## EXERCISE AIM
Write out the whole listing again, exactly.

::: MATERIAL

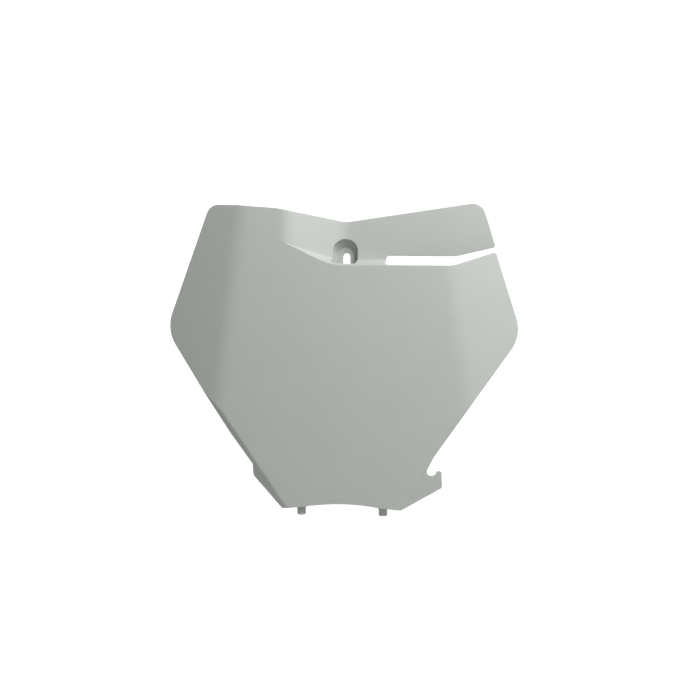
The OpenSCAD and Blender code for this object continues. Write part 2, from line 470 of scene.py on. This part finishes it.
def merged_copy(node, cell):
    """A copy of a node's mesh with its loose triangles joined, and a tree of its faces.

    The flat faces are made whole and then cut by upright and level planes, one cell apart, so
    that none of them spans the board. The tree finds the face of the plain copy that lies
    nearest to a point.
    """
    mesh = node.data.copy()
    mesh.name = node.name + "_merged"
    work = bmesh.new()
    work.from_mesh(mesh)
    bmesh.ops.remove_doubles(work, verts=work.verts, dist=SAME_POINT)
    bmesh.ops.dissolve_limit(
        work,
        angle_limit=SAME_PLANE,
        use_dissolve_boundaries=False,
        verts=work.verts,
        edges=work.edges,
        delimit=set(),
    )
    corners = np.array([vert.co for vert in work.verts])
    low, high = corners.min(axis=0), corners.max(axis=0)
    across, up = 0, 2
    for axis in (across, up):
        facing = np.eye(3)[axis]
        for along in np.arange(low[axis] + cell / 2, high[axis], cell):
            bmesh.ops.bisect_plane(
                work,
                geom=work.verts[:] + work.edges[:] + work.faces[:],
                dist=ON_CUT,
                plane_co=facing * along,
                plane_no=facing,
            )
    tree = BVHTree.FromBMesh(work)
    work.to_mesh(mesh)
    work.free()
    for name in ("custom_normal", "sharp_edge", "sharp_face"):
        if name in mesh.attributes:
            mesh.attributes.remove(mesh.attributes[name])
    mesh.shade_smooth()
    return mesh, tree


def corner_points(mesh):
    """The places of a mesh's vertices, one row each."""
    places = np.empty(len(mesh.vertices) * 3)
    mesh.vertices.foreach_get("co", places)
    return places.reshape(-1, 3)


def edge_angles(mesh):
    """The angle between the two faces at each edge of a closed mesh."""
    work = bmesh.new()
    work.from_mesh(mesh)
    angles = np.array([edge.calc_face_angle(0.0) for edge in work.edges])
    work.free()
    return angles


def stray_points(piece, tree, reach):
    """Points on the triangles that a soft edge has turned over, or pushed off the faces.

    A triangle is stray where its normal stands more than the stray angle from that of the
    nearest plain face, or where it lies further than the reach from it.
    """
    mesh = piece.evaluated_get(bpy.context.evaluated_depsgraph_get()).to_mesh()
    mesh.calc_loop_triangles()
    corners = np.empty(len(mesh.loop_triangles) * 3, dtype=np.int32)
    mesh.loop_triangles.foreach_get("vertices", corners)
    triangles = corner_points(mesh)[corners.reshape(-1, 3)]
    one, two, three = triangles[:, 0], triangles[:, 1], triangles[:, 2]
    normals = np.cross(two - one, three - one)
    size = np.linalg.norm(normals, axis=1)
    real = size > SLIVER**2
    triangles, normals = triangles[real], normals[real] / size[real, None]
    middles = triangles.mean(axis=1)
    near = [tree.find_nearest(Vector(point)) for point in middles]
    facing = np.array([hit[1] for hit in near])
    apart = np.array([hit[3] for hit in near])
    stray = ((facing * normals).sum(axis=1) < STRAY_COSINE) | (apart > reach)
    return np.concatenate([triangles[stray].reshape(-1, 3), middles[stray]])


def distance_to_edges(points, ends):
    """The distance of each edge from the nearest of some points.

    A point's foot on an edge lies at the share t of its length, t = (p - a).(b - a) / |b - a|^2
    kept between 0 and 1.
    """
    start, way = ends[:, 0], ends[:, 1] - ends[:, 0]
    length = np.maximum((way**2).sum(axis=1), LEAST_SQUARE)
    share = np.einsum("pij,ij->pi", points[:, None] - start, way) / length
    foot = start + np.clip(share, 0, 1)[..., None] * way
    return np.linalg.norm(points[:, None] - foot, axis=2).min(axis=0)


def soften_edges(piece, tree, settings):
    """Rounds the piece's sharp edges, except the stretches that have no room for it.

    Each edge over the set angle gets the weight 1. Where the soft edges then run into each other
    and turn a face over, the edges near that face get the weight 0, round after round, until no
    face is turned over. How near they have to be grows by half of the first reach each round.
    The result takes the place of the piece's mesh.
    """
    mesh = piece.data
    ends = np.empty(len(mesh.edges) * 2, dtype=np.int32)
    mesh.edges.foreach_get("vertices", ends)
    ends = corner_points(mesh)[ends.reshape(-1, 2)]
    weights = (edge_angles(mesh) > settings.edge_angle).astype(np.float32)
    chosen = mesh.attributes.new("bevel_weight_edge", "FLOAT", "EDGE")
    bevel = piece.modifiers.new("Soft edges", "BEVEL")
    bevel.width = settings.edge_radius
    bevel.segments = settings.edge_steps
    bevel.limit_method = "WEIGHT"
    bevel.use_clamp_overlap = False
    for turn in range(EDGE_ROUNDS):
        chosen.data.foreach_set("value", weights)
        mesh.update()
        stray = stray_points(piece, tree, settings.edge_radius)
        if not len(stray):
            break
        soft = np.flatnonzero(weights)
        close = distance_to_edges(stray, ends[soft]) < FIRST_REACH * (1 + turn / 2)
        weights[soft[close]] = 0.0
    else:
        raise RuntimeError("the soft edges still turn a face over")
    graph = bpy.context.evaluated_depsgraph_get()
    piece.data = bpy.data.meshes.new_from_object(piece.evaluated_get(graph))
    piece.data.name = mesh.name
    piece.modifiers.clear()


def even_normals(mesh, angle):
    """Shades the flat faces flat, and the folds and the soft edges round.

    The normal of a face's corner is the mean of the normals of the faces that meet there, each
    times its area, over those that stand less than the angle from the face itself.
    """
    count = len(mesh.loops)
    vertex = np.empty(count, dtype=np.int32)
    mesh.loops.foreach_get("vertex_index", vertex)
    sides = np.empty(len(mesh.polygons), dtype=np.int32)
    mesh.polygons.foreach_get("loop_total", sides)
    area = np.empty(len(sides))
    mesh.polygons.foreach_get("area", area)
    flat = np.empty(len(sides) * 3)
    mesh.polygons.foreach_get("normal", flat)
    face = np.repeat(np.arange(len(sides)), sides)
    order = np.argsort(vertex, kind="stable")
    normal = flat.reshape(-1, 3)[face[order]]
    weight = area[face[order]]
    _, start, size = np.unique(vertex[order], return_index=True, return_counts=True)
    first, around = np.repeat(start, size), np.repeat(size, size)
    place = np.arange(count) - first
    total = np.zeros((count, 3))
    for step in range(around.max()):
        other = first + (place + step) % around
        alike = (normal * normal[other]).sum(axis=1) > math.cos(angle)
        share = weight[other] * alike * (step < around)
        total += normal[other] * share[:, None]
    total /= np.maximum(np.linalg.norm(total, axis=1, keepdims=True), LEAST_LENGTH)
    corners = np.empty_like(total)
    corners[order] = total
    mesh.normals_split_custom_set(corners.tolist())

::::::

## TASK RESPONSE
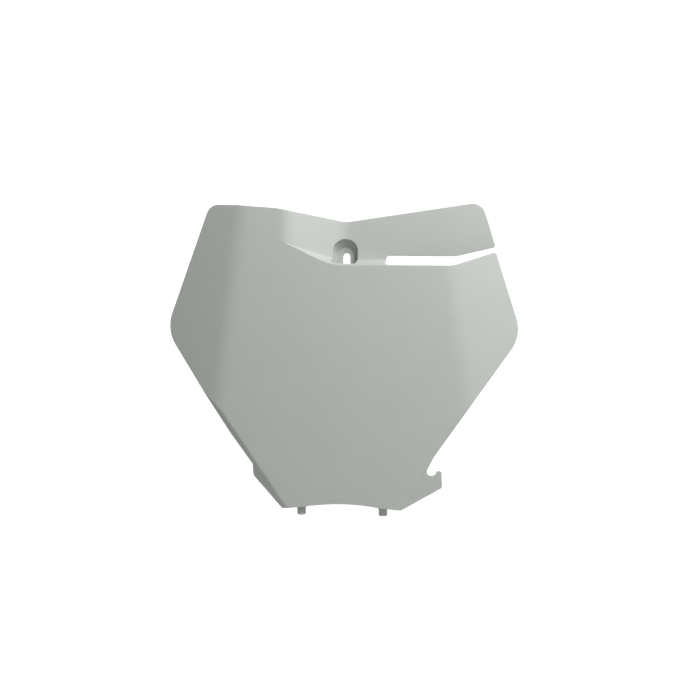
The OpenSCAD and Blender code for this object continues. Write part 2, from line 470 of scene.py on. This part finishes it.
def merged_copy(node, cell):
    """A copy of a node's mesh with its loose triangles joined, and a tree of its faces.

    The flat faces are made whole and then cut by upright and level planes, one cell apart, so
    that none of them spans the board. The tree finds the face of the plain copy that lies
    nearest to a point.
    """
    mesh = node.data.copy()
    mesh.name = node.name + "_merged"
    work = bmesh.new()
    work.from_mesh(mesh)
    bmesh.ops.remove_doubles(work, verts=work.verts, dist=SAME_POINT)
    bmesh.ops.dissolve_limit(
        work,
        angle_limit=SAME_PLANE,
        use_dissolve_boundaries=False,
        verts=work.verts,
        edges=work.edges,
        delimit=set(),
    )
    corners = np.array([vert.co for vert in work.verts])
    low, high = corners.min(axis=0), corners.max(axis=0)
    across, up = 0, 2
    for axis in (across, up):
        facing = np.eye(3)[axis]
        for along in np.arange(low[axis] + cell / 2, high[axis], cell):
            bmesh.ops.bisect_plane(
                work,
                geom=work.verts[:] + work.edges[:] + work.faces[:],
                dist=ON_CUT,
                plane_co=facing * along,
                plane_no=facing,
            )
    tree = BVHTree.FromBMesh(work)
    work.to_mesh(mesh)
    work.free()
    for name in ("custom_normal", "sharp_edge", "sharp_face"):
        if name in mesh.attributes:
            mesh.attributes.remove(mesh.attributes[name])
    mesh.shade_smooth()
    return mesh, tree


def corner_points(mesh):
    """The places of a mesh's vertices, one row each."""
    places = np.empty(len(mesh.vertices) * 3)
    mesh.vertices.foreach_get("co", places)
    return places.reshape(-1, 3)


def edge_angles(mesh):
    """The angle between the two faces at each edge of a closed mesh."""
    work = bmesh.new()
    work.from_mesh(mesh)
    angles = np.array([edge.calc_face_angle(0.0) for edge in work.edges])
    work.free()
    return angles


def stray_points(piece, tree, reach):
    """Points on the triangles that a soft edge has turned over, or pushed off the faces.

    A triangle is stray where its normal stands more than the stray angle from that of the
    nearest plain face, or where it lies further than the reach from it.
    """
    mesh = piece.evaluated_get(bpy.context.evaluated_depsgraph_get()).to_mesh()
    mesh.calc_loop_triangles()
    corners = np.empty(len(mesh.loop_triangles) * 3, dtype=np.int32)
    mesh.loop_triangles.foreach_get("vertices", corners)
    triangles = corner_points(mesh)[corners.reshape(-1, 3)]
    one, two, three = triangles[:, 0], triangles[:, 1], triangles[:, 2]
    normals = np.cross(two - one, three - one)
    size = np.linalg.norm(normals, axis=1)
    real = size > SLIVER**2
    triangles, normals = triangles[real], normals[real] / size[real, None]
    middles = triangles.mean(axis=1)
    near = [tree.find_nearest(Vector(point)) for point in middles]
    facing = np.array([hit[1] for hit in near])
    apart = np.array([hit[3] for hit in near])
    stray = ((facing * normals).sum(axis=1) < STRAY_COSINE) | (apart > reach)
    return np.concatenate([triangles[stray].reshape(-1, 3), middles[stray]])


def distance_to_edges(points, ends):
    """The distance of each edge from the nearest of some points.

    A point's foot on an edge lies at the share t of its length, t = (p - a).(b - a) / |b - a|^2
    kept between 0 and 1.
    """
    start, way = ends[:, 0], ends[:, 1] - ends[:, 0]
    length = np.maximum((way**2).sum(axis=1), LEAST_SQUARE)
    share = np.einsum("pij,ij->pi", points[:, None] - start, way) / length
    foot = start + np.clip(share, 0, 1)[..., None] * way
    return np.linalg.norm(points[:, None] - foot, axis=2).min(axis=0)


def soften_edges(piece, tree, settings):
    """Rounds the piece's sharp edges, except the stretches that have no room for it.

    Each edge over the set angle gets the weight 1. Where the soft edges then run into each other
    and turn a face over, the edges near that face get the weight 0, round after round, until no
    face is turned over. How near they have to be grows by half of the first reach each round.
    The result takes the place of the piece's mesh.
    """
    mesh = piece.data
    ends = np.empty(len(mesh.edges) * 2, dtype=np.int32)
    mesh.edges.foreach_get("vertices", ends)
    ends = corner_points(mesh)[ends.reshape(-1, 2)]
    weights = (edge_angles(mesh) > settings.edge_angle).astype(np.float32)
    chosen = mesh.attributes.new("bevel_weight_edge", "FLOAT", "EDGE")
    bevel = piece.modifiers.new("Soft edges", "BEVEL")
    bevel.width = settings.edge_radius
    bevel.segments = settings.edge_steps
    bevel.limit_method = "WEIGHT"
    bevel.use_clamp_overlap = False
    for turn in range(EDGE_ROUNDS):
        chosen.data.foreach_set("value", weights)
        mesh.update()
        stray = stray_points(piece, tree, settings.edge_radius)
        if not len(stray):
            break
        soft = np.flatnonzero(weights)
        close = distance_to_edges(stray, ends[soft]) < FIRST_REACH * (1 + turn / 2)
        weights[soft[close]] = 0.0
    else:
        raise RuntimeError("the soft edges still turn a face over")
    graph = bpy.context.evaluated_depsgraph_get()
    piece.data = bpy.data.meshes.new_from_object(piece.evaluated_get(graph))
    piece.data.name = mesh.name
    piece.modifiers.clear()


def even_normals(mesh, angle):
    """Shades the flat faces flat, and the folds and the soft edges round.

    The normal of a face's corner is the mean of the normals of the faces that meet there, each
    times its area, over those that stand less than the angle from the face itself.
    """
    count = len(mesh.loops)
    vertex = np.empty(count, dtype=np.int32)
    mesh.loops.foreach_get("vertex_index", vertex)
    sides = np.empty(len(mesh.polygons), dtype=np.int32)
    mesh.polygons.foreach_get("loop_total", sides)
    area = np.empty(len(sides))
    mesh.polygons.foreach_get("area", area)
    flat = np.empty(len(sides) * 3)
    mesh.polygons.foreach_get("normal", flat)
    face = np.repeat(np.arange(len(sides)), sides)
    order = np.argsort(vertex, kind="stable")
    normal = flat.reshape(-1, 3)[face[order]]
    weight = area[face[order]]
    _, start, size = np.unique(vertex[order], return_index=True, return_counts=True)
    first, around = np.repeat(start, size), np.repeat(size, size)
    place = np.arange(count) - first
    total = np.zeros((count, 3))
    for step in range(around.max()):
        other = first + (place + step) % around
        alike = (normal * normal[other]).sum(axis=1) > math.cos(angle)
        share = weight[other] * alike * (step < around)
        total += normal[other] * share[:, None]
    total /= np.maximum(np.linalg.norm(total, axis=1, keepdims=True), LEAST_LENGTH)
    corners = np.empty_like(total)
    corners[order] = total
    mesh.normals_split_custom_set(corners.tolist())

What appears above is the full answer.